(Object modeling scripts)
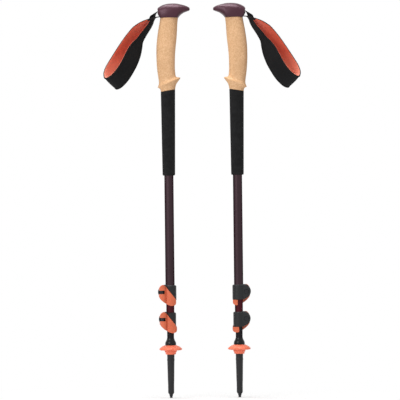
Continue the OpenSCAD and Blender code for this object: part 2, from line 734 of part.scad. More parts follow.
place("right") lower_clamp();  // right_lower_clamp
place("right") lower_lever();  // right_lower_lever
place("right") lower_barrel_nut();  // right_lower_barrel_nut
place("right") lower_screw();  // right_lower_screw
place("right") lower_washer();  // right_lower_washer
place("right") lower_plug();  // right_lower_plug
place("right") lower_shaft();  // right_lower_shaft
place("right") tip();  // right_tip
place("right") tip_ferrule();  // right_tip_ferrule
place("right") hard_point();  // right_hard_point
place("right") basket();  // right_basket
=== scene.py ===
from math import cos, pi, radians, sin

import bmesh
import bpy
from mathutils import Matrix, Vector


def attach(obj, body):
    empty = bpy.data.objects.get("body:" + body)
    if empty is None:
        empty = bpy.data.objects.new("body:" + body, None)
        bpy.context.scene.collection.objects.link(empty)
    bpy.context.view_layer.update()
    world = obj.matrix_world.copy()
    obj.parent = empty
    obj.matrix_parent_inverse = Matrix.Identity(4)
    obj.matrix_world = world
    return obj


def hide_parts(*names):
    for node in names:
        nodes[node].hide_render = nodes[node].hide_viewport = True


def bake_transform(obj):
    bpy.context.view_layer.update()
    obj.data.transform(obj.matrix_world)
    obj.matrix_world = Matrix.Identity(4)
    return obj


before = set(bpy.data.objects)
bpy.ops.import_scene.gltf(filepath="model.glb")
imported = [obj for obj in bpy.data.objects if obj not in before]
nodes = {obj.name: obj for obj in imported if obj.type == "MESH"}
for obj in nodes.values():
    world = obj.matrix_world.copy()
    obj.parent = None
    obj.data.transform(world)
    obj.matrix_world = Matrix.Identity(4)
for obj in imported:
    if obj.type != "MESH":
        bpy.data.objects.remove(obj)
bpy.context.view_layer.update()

scene = bpy.context.scene

SIDES = ("left", "right")
MM = 0.001
POLE_X = 0.06  # metres from the middle to each shaft
BORE_EDGE = 0.0114  # metres: moulded edges nearer than this to a shaft's axis stay sharp
SHARP = 30  # degrees: moulded edges that turn by more than this are rounded
CREASE = 50  # degrees: the same for the cap's and the cork's edges


# ---------------------------------------------------------------- hand tools

def only(*objects):
    """Selects these objects and nothing else."""
    bpy.ops.object.select_all(action="DESELECT")
    for o in objects:
        o.select_set(True)
    bpy.context.view_layer.objects.active = objects[-1]


def named(name):
    """Names the object that was just made."""
    made = bpy.context.object
    made.name = made.data.name = name
    return made


def in_scene(name, mesh):
    """Puts a mesh into the scene as a piece of that name."""
    mesh.name = name
    piece = bpy.data.objects.new(name, mesh)
    scene.collection.objects.link(piece)
    return piece


def closed(name, bm):
    """Turns a mesh in the making into a piece, with its faces outwards."""
    bmesh.ops.recalc_face_normals(bm, faces=bm.faces)
    mesh = bpy.data.meshes.new(name)
    bm.to_mesh(mesh)
    bm.free()
    return in_scene(name, mesh)


def edited(piece, *steps):
    """Runs edit steps, each with its settings, on the whole of a piece's mesh."""
    only(piece)
    bpy.ops.object.mode_set(mode="EDIT")
    bpy.ops.mesh.select_all(action="SELECT")
    for step, settings in steps:
        step(**settings)
    bpy.ops.object.mode_set(mode="OBJECT")


def apply_modifier(piece, kind, **settings):
    only(piece)
    modifier = piece.modifiers.new(kind.title(), kind)
    for key, value in settings.items():
        setattr(modifier, key, value)
    bpy.ops.object.modifier_apply(modifier=modifier.name)


def round_edges(piece, width, which="ANGLE"):
    """Rounds the creases, or by WEIGHT the marked edges, by a width in millimetres."""
    apply_modifier(piece, "BEVEL", width=width * MM, segments=2, limit_method=which,
                   angle_limit=radians(CREASE), use_clamp_overlap=False)


def smooth(piece, angle):
    only(piece)
    bpy.ops.object.shade_smooth_by_angle(angle=radians(angle))


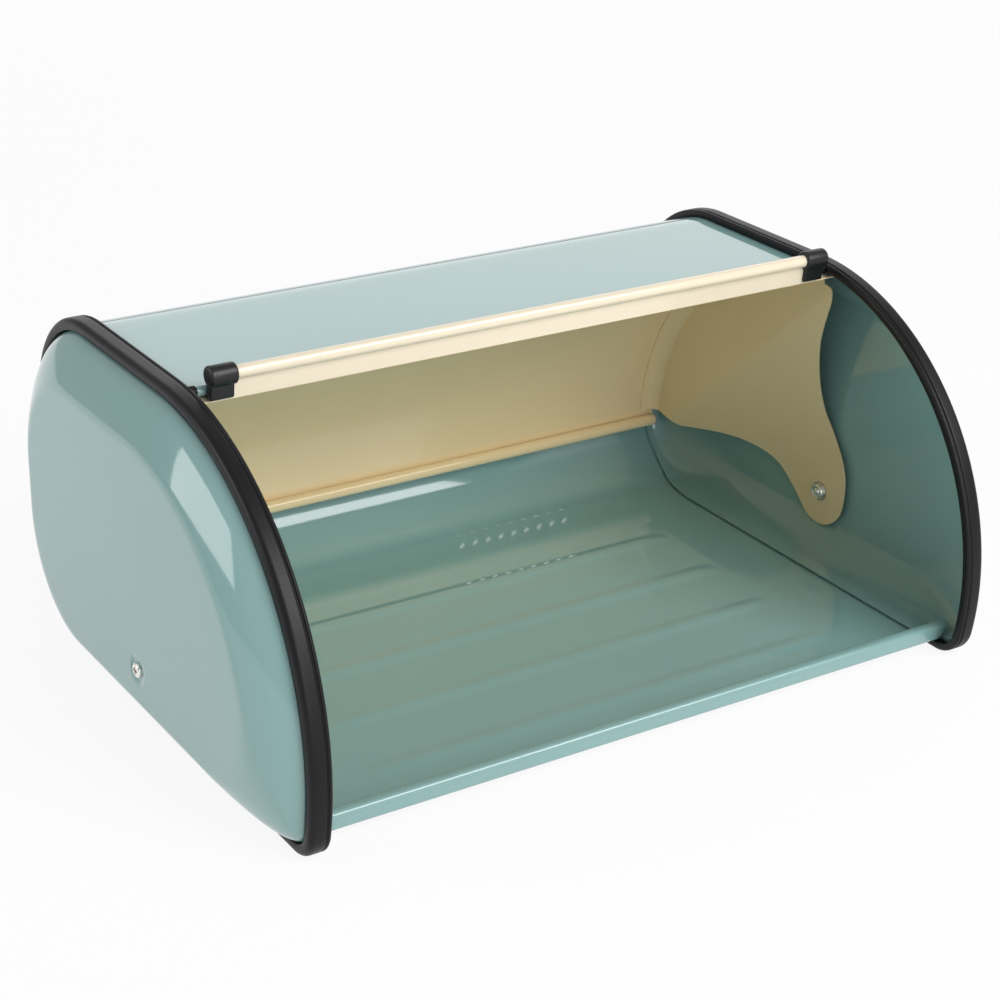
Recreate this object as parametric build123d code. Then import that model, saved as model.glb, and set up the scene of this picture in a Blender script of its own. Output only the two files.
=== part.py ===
from build123d import *
import math
import os

# Roll top bread box of painted sheet steel, drawn with its lid rolled open.
# Millimetres. X runs along the box, Y from front to back, Z up.
# The origin is under the middle of the box, on the surface it stands on.
# The lid turns about the line along X through pivot_y and pivot_z.

os.makedirs("parts", exist_ok=True)

# Overall form, measured over the black edge trims
trim_span = 388.0
box_depth = 292.0
front_radius = 142.0
pivot_height = 37.0
crown_radius = 63.0
heel_radius = 44.0
toe_radius = 16.0

# Sheet and edge trim
sheet = 0.8
trim_width = 11.0
trim_proud = 4.2
trim_cover = 6.0
trim_grip = 1.6
trim_fit = 0.1
trim_outer_leg = 4.6
trim_round = 3.2
groove_width = 1.7
groove_depth = 0.8

# Domed end caps
dome_rise = 16.5
dome_front_inset = 27.0
dome_back_inset = 25.0
dome_bottom_inset = 19.0
dome_corner = 54.0
dome_toe = 40.0
dome_steps = 6
seat_recess = 1.2
seat_radius = 7.5
seat_flare = 3.5

# Body sheet: rolled edges, ribs and vents
hem_diameter = 5.0
hem_dip = 0.25
lip_depth = 6.5
lip_height = 9.4
lip_round = 2.4
lip_setback = 20.5
rib_count = 4
rib_pitch = 46.5
rib_front_margin = 52.0
rib_end_margin = 57.0
rib_width = 16.0
rib_rise = 0.9
rib_draft = 70.0
vent_diameter = 4.0
vent_pitch = 9.1
vent_count = 9
vent_first_x = 59.0
vent_height = 29.5

# Lid
open_angle = 7.0
lid_clearance = 1.0
rim_overlap_angle = 0.3
stop_gap = 0.35
handle_reach = 12.4
handle_diameter = 6.4
handle_end_gap = 7.0
rear_hem_diameter = 7.0

# Lid arms
arm_sheet = 0.8
arm_rim_gap = 0.1
arm_flange = 8.0
arm_bend_start = 26.0
arm_bend_end = 80.0
arm_bend_radius = 40.0
arm_rim_setback = 3.0
arm_bend_direction = 41.0
lobe_radius = 19.5
lobe_front_angle = 98.0
lobe_rear_angle = 224.0
front_waist_lean = 1.5
front_waist_share = 0.5
front_belly_lean = 19.0
front_belly_share = 0.84
rear_waist_rise = 10.5
rear_waist_share = 0.45
front_edge_tangents = ((-0.1, 1), (0.45, 1))
rear_edge_tangents = ((-1, 0.12), (-1, -1))

# Handle end caps
cap_length = 13.5
cap_wall = 1.9
cap_end_wall = 1.5
cap_tab_thickness = 4.6
cap_tab_setback = 0.5
cap_tab_short = 0.9
cap_tab_gap = 0.9

# Pivot hardware
pivot_diameter = 6.0
running_fit = 0.05
side_play = 0.15
spacer_diameter = 12.0
spacer_length = 1.6
washer_diameter = 11.0
washer_thickness = 0.8
nut_head_diameter = 9.0
nut_head_height = 2.6
nut_head_round = 2.1
screw_diameter = 4.0
screw_head_diameter = 7.6
screw_head_height = 2.1
screw_head_round = 1.25
recess_width = 1.1
recess_length = 4.2
recess_depth = 1.2
screw_hole_fit = 0.15
thread_fit = 0.03
nut_floor = 1.0

# Places worked out from the sizes above
half_span = trim_span / 2
pivot_y = front_radius - box_depth / 2
pivot_z = pivot_height
shell_radius = front_radius - trim_proud - sheet / 2
hem_radius = shell_radius - sheet / 2 - hem_dip + hem_diameter / 2
lid_radius = hem_radius - hem_diameter / 2 - lid_clearance
lip_y = lip_setback - box_depth / 2
lip_z = trim_proud + lip_height / 2
rib_first_y = rib_front_margin - box_depth / 2
rib_length = trim_span - 2 * rib_end_margin
cap_plane = half_span - trim_outer_leg
seat_x = half_span + dome_rise - seat_recess
arm_end_x = cap_plane - sheet - arm_rim_gap
arm_pivot_x = seat_x - sheet - spacer_length - side_play
handle_half_length = half_span - trim_width - handle_end_gap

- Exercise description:
Extract the span of lines that starts with the line containing "imported = [obj" and ends with the line containing "obj.data.transform(world)". Keep it exact and add nothing.

- Response:
imported = [obj for obj in bpy.data.objects if obj not in before]
nodes = {obj.name: obj for obj in imported if obj.type == "MESH"}
for obj in nodes.values():
    world = obj.matrix_world.copy()
    obj.parent = None
    obj.data.transform(world)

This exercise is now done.